** Start of INFORMATION PROVIDED **
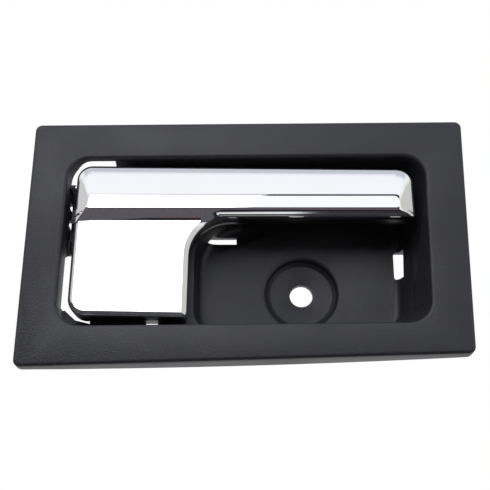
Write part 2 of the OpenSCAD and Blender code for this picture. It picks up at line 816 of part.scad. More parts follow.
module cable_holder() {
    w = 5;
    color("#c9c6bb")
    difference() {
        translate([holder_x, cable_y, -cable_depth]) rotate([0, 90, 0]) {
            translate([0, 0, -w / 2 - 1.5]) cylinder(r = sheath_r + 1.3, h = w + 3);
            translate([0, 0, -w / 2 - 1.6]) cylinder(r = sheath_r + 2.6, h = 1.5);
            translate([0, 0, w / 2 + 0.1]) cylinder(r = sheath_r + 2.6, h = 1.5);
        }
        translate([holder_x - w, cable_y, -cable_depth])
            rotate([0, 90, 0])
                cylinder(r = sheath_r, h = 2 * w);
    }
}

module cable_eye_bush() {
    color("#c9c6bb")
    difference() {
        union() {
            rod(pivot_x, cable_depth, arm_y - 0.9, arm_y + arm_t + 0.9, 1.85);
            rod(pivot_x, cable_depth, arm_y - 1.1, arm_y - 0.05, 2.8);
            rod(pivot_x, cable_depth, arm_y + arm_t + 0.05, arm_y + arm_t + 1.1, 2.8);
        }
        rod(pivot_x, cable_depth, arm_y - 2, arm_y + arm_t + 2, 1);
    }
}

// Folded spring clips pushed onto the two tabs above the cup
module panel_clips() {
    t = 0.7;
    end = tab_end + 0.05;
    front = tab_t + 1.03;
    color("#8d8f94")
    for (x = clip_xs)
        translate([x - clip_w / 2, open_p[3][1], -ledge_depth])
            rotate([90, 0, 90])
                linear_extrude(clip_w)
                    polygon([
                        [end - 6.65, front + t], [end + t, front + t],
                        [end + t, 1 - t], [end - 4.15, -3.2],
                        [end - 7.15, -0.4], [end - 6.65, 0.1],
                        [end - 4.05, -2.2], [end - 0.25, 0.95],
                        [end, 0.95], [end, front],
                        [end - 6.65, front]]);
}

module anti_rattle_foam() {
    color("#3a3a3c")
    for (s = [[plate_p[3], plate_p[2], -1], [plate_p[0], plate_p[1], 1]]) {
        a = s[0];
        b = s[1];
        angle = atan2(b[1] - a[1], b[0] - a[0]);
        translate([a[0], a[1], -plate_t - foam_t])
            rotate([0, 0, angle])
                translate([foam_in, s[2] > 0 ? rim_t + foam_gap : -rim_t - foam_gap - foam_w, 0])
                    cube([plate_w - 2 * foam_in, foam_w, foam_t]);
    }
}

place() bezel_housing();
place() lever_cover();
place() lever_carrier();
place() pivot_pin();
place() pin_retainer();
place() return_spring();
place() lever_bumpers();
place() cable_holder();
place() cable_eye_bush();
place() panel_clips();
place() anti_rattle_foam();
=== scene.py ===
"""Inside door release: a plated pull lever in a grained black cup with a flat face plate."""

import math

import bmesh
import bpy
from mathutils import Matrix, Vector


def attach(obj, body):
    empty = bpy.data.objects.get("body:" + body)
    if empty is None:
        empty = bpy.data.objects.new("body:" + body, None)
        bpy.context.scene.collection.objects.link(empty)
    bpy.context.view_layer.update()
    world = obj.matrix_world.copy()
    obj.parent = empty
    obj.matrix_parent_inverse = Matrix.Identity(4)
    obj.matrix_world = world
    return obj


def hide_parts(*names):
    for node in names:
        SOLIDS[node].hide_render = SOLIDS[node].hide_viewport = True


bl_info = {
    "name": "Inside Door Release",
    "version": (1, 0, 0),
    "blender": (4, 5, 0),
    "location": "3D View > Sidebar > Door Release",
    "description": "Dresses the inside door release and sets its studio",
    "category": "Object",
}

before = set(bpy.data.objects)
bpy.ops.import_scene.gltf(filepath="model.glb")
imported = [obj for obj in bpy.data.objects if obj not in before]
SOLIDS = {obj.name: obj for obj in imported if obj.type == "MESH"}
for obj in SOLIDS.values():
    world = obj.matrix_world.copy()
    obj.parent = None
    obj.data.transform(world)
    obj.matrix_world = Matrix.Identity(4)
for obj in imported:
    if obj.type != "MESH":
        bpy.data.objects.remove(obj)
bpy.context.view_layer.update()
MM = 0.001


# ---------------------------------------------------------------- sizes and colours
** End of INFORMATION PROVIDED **
▶ TASK INSTRUCTIONS:
Beginning with the line that contains "place() bezel_housing();" and ending with the line that contains "SOLIDS[node].hide_render = SOLIDS[node].hide_viewport", repeat exactly those lines and no others.

▶ RESULT:
place() bezel_housing();
place() lever_cover();
place() lever_carrier();
place() pivot_pin();
place() pin_retainer();
place() return_spring();
place() lever_bumpers();
place() cable_holder();
place() cable_eye_bush();
place() panel_clips();
place() anti_rattle_foam();
=== scene.py ===
"""Inside door release: a plated pull lever in a grained black cup with a flat face plate."""

import math

import bmesh
import bpy
from mathutils import Matrix, Vector


def attach(obj, body):
    empty = bpy.data.objects.get("body:" + body)
    if empty is None:
        empty = bpy.data.objects.new("body:" + body, None)
        bpy.context.scene.collection.objects.link(empty)
    bpy.context.view_layer.update()
    world = obj.matrix_world.copy()
    obj.parent = empty
    obj.matrix_parent_inverse = Matrix.Identity(4)
    obj.matrix_world = world
    return obj


def hide_parts(*names):
    for node in names:
        SOLIDS[node].hide_render = SOLIDS[node].hide_viewport = True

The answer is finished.